The Australian government has announced a plan to expand the size of the Royal Australian Navy, and a healthy share of the boost will be in the form of optionally-crewed warships that can be remotely controlled.
Australia initiated a full-scale review of its surface fleet in 2023, seeking to align its development with the nascent nuclear-sub partnership with the U.S. and the UK (AUKUS). To run the review, the government of Prime Minister Anthony Albanese turned to an outsider, retired U.S. Navy Vice-Admiral William Hilarides.
The review's results were not favorable. Hilarides' team concluded that Australia's "current and planned surface combatant fleet is not appropriate for the levels of risk" facing Australia, and that the existing plan is already under cost pressures. The fleet is also badly in need of renewal, and is now the oldest it has ever been.
Under the new plan, Australia will cut its existing acquisition plan for the high cost Hunter-class frigate from nine hulls down to six, saving about $7 billion in acquisition costs. It will then buy six American-spec Large Optionally-crewed Surface Vessels (LOSVs).
The design is better known by its U.S. Navy designation, Large Unmanned Surface Vessel (LUSV), upon which Australia's similarly-named LOSV will be based. The U.S. will go first, and plans to acquire eight of the vessels before the end of the decade.
LUSV is conceived of as a well-armed "magazine ship" about the size of an offshore supply vessel. It is intended to navigate autonomously, comply with COLREGs and keep itself running mechanically (within specified service periods). It is not intended to have an autonomous weapons package: instead, a remote, offboard human operator will have to initiate any target engagements. The model in question would have a magazine capacity of 32 vertical launch cells, the same as Australia's planned Hunter-class frigate.

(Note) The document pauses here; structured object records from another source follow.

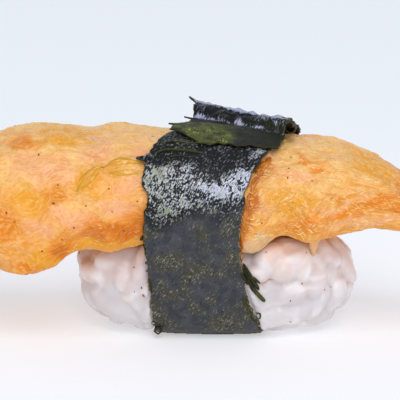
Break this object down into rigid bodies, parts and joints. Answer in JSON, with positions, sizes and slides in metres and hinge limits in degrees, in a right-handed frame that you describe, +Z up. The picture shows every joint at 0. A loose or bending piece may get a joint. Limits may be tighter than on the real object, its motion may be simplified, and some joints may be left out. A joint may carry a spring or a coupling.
{
  "type": "tempura salmon nigiri",
  "caption": "Long slice of battered fried salmon on a pressed ball of sushi rice, both wrapped round the middle by a strip of dark nori with its free end lapped over the top.",
  "frame": {"origin": "on the table, under the middle of the rice ball, at the centre of the flat underside of the nori strip", "axes": "+X along the salmon slice towards its tapered tail, +Y to the back, away from the side where the strip's shreds hang, +Z up"},
  "size_m": [0.0802, 0.031, 0.0348],
  "materials": {
    "rice": "moist, milky white, slightly glossy grains",
    "fried_batter": "golden fried batter with a thin sheen of oil",
    "nori": "dark blue-green pressed seaweed with a gritty gloss"
  },
  "bodies": {
    "root": {"rice": "rice", "salmon": "fried_batter", "nori_band": "nori"}
  },
  "joints": []
}
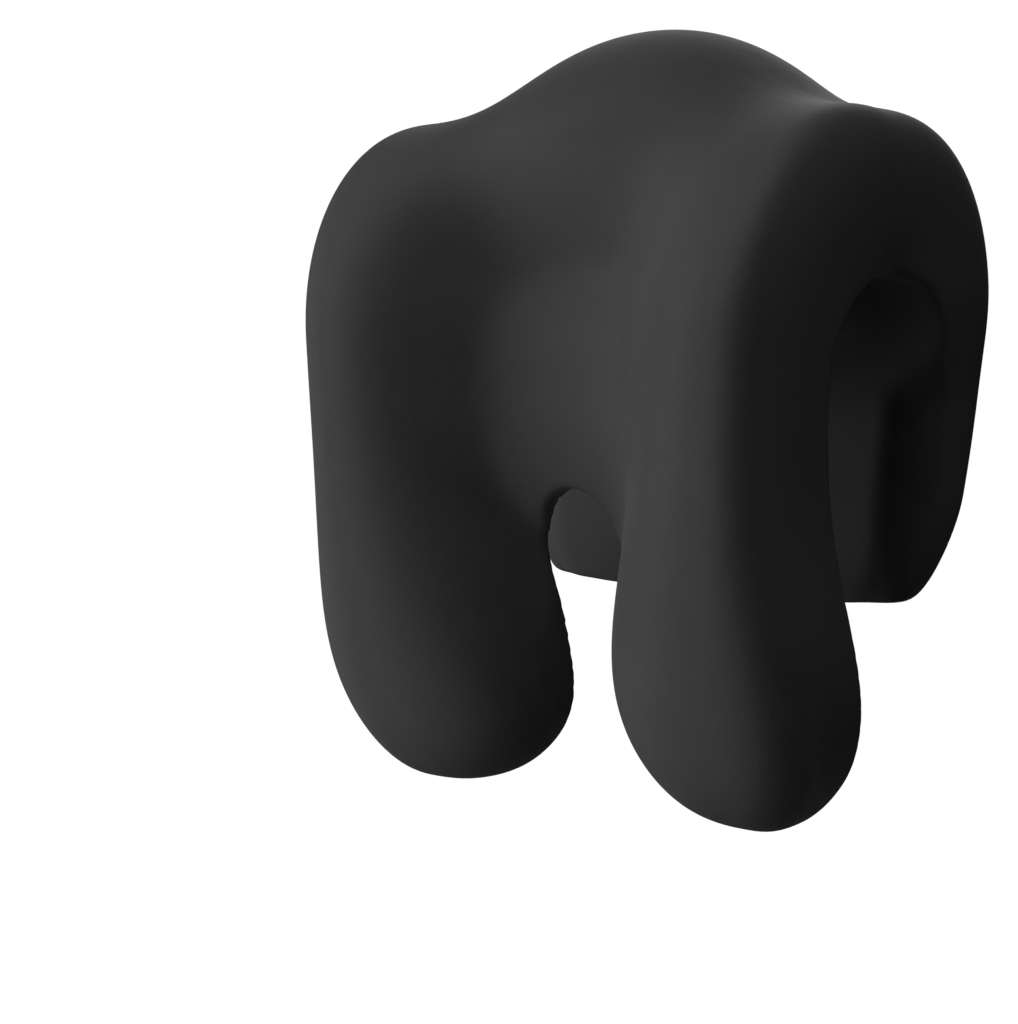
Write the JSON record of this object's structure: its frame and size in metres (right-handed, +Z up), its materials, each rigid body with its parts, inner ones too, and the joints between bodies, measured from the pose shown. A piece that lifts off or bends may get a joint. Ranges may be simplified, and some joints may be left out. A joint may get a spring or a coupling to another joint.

Australia would benefit from the up-front R&D investment that the U.S. is making in LUSV. The U.S. Navy has issued $7 million early-phase study contracts to six designers, Austal USA, Huntington Ingalls Industries, Fincantieri Marinette, Bollinger Shipyards, Lockheed Martin and Gibbs & Cox. It is also planning to build a test site to trial the ship's mechanical systems before installation.
The news also reduces the scope of work that BAE Systems had hoped for on the Hunter-class frigate, but this program was already troubled by cost growth and delays. At a projected US$2.3 billion per hull, the Hunter-class was on track to be the world's most expensive surface combatant, and with less firepower than its less-expensive foreign peers. It was also running years behind schedule, and it was placed on the government's "projects of concern" list in 2022.
The Royal Australian Navy has already discussed retooling the Hunter-class program to fit some of the frigates with an expanded missile magazine, tripling their capacity at the expense of losing a multimission bay. It was not immediately clear whether the six surviving hulls in the Hunter-class program will be of the original design or the expanded-magazine variant.
The RAN will also get an upgrade to three existing Hobart-class destroyers (previously planned) and will buy 11 smaller "general-purpose frigates" based on a foreign design. German, Korean, Japanese and Spanish platforms are currently under consideration.
As it looks to expand and modernize its fleet, Australia also has to confront a related challenge - manning. Like its counterparts in the U.S. and UK, Australia's navy has recruitment and retention difficulties, as do its suppliers.
"At present one, and potentially additional Anzac [frigates], cannot be deployed due to lack of crews. Investing in new naval surface combatants will be for nought if at the moment of crisis, ships cannot be deployed because we simply lack personnel to crew them," warned Malcolm Davis, senior analyst at ASPI.